On Mon, Aug 27, 2012 at 09:59:10PM -0400, Tom Lane wrote:
> Bruce Momjian <bruce@momjian.us> writes:
> > On Mon, Aug 27, 2012 at 07:39:35PM -0400, Tom Lane wrote:
> >> I could get behind that, but I don't think the delay should be more than
> >> 100ms or so.
>
> > I took Alvaro's approach of a sleep. The file test was already in a
> > loop that went 100 times. Basically, if the lock file exists, this
> > postmaster isn't going to succeed, so I figured there is no reason to
> > rush in the testing. I gave it 5 tries with one second between
> > attempts. Either the file is being populated, or it is stale and empty.
>
> How did "100ms" translate to 5 seconds?
That was the "no need to rush, let's just be sure of what we report".
> > I checked pg_ctl and that has a default wait of 60 second, so 5 seconds
> > to exit out of the postmaster should be fine.
>
> pg_ctl is not the only consideration here. In particular, there are a
> lot of initscripts out there (all of Red Hat's, for instance) that don't
> use pg_ctl and expect the postmaster to come up (or not) in a couple of
> seconds.
>
> I don't see a need for more than about one retry with 100ms delay.
> There is no evidence that the case we're worried about has ever occurred
> in the real world anyway, so slowing down error failures to make really
> really really sure there's not a competing postmaster doesn't seem like
> a good tradeoff.
>
> I'm not terribly impressed with that errhint, either.
I am concerned at 100ms that we can't be sure if it is still being
created, and if we can't be sure, I am not sure there is much point in
trying to clarify the odd error message we omit.

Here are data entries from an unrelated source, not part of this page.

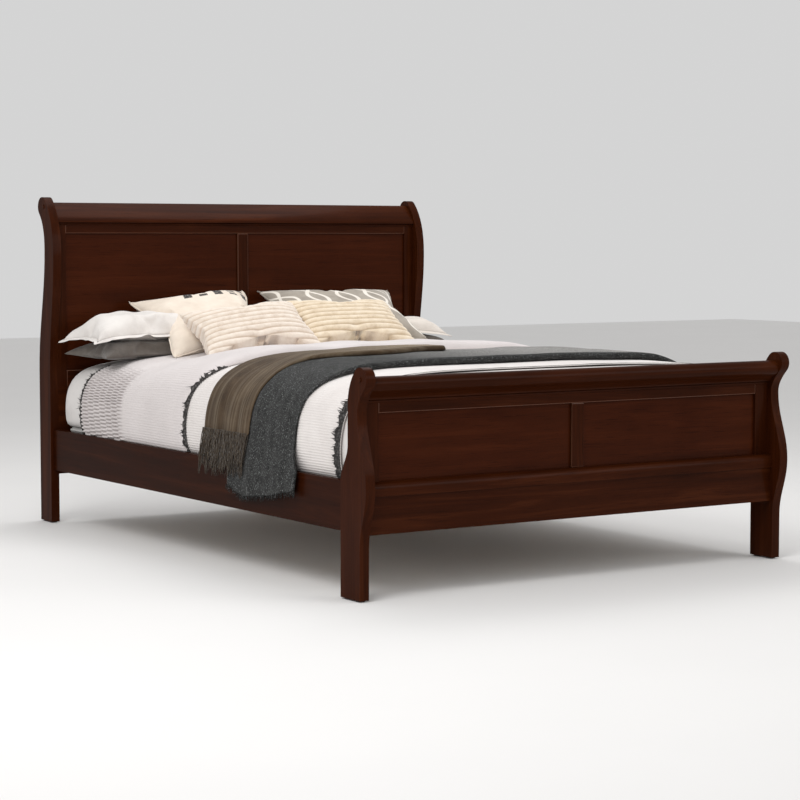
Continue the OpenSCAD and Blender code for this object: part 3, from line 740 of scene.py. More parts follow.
coverletRuffle = ruffleStrip("coverletRuffle", ruffleRuns, coverletFoot,
                             lambda run: coverletOut(run, coverletFoot(run)), 1, 0.015, 21,
                             1.4)
print("coverlet laid")


# duvet over the head half: lofty, smocked towards the head on its sides

duvetMake = {
    "hem": [(-0.80, 0.024), (-0.765, 0.012), (-0.70, -0.03), (-0.50, -0.075), (-0.30, -0.07),
            (0.0, -0.055), (0.5, -0.03), (0.80, 0.0)],
    "headEdge": 0.812,
    "gap": 0.0032,
    "loftTop": 0.0330,
    "loftBack": 0.0115,
    "loftSide": 0.0105,
    "roll": 0.028,
    "smockFrom": 0.46,
    "smockPitch": 0.0125,
    "smockDepth": 0.0052,
    "smockRow": 0.047,
    "ribPitch": 0.0085,
    "ribDepth": 0.0009,
}


def tintBy(mat, attribute, tone, amountOf):
    # mixes a tone into a finished material where a piece's own attribute says so
    tree = mat.node_tree
    shader = next(n for n in tree.nodes if n.type == "BSDF_PRINCIPLED")
    was = shader.inputs["Base Color"].links[0].from_socket
    mark = tree.nodes.new("ShaderNodeAttribute")
    mark.attribute_name = attribute
    amount = amountOf(tree, mark.outputs["Fac"])
    tree.links.new(mixColour(tree, amount, was, tone), shader.inputs["Base Color"])


# painted shade: darkens a material where a piece's groove attribute marks the hollows
def shadeGrooves(mat, tone, share):
    tintBy(mat, "groove", tone, lambda tree, mark: maths(tree, "MULTIPLY", mark, share))


shadeGrooves(duvetCloth, (0.33, 0.29, 0.28), 0.6)


def duvetHem(run):
    x = onBed(run, 0.0)[0]
    hem = duvetMake["hem"]
    return np.interp(x, [p[0] for p in hem], [p[1] for p in hem])


def onSide(run):
    # 0 on top of the bed, 1 on its sides
    return np.clip((np.abs(run) - 0.66) / 0.08, 0, 1)


def smockRow(run, y):
    # rows of gathers, counted toward the head, each a little wavy
    return (y + 0.012 * np.sin(run * 25)) / duvetMake["smockRow"]


def gatherWave(run, y):
    return np.sin(2 * math.pi * run / duvetMake["smockPitch"] + 2.4 * np.floor(smockRow(run, y)))


def smockShare(y):
    return np.clip((y - duvetMake["smockFrom"]) / 0.05, 0, 1)


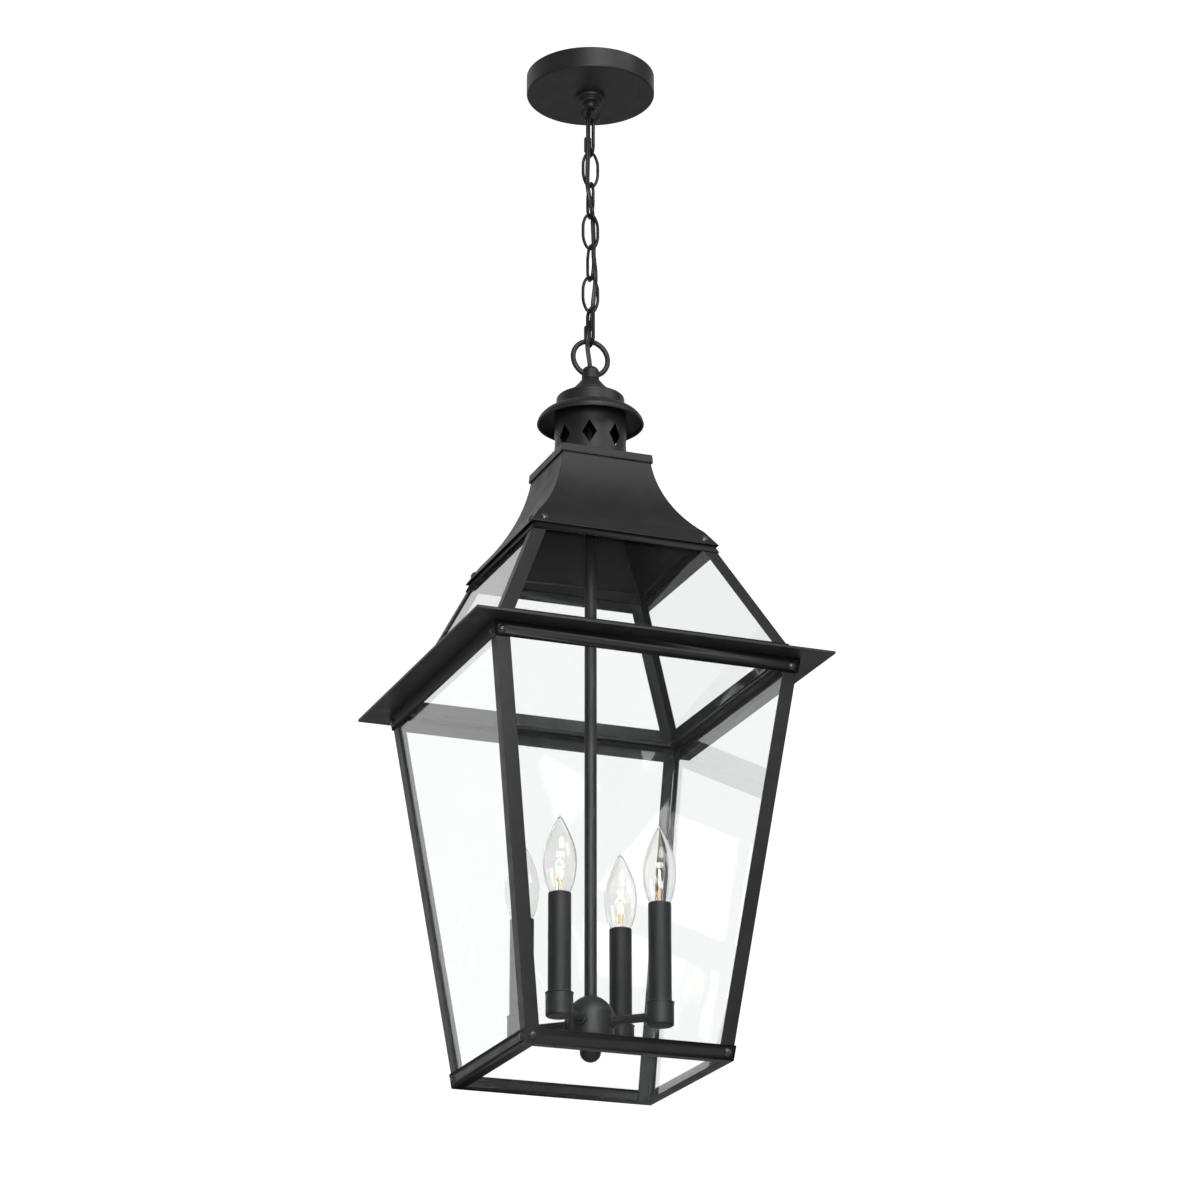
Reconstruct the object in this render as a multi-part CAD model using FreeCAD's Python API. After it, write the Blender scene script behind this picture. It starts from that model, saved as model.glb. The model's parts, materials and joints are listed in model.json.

FYI, here is what the code does now with a zero-length pid file, with my
patch:
$ postmaster[ wait 5 seconds ]FATAL: lock file "postmaster.pid" is emptyHINT: Empty lock file probably left from
operatingsystem crash during database startup; file deletion suggested.$ pg_ctl startpg_ctl: invalid data in
PIDfile "/u/pgsql/data/postmaster.pid"$ pg_ctl -w startpg_ctl: invalid data in PID file "/u/pgsql/data/postmaster.pid"
Seems pg_ctl would also need some cleanup if we change the error
message and/or timing.
I am thinking we should just change the error message in the postmaster
and pg_ctl to say the file is empty, and call it done (no hint message).
If we do want a hint, say that either the file is stale from a crash or
another postmaster is starting up, and let the user diagnose it.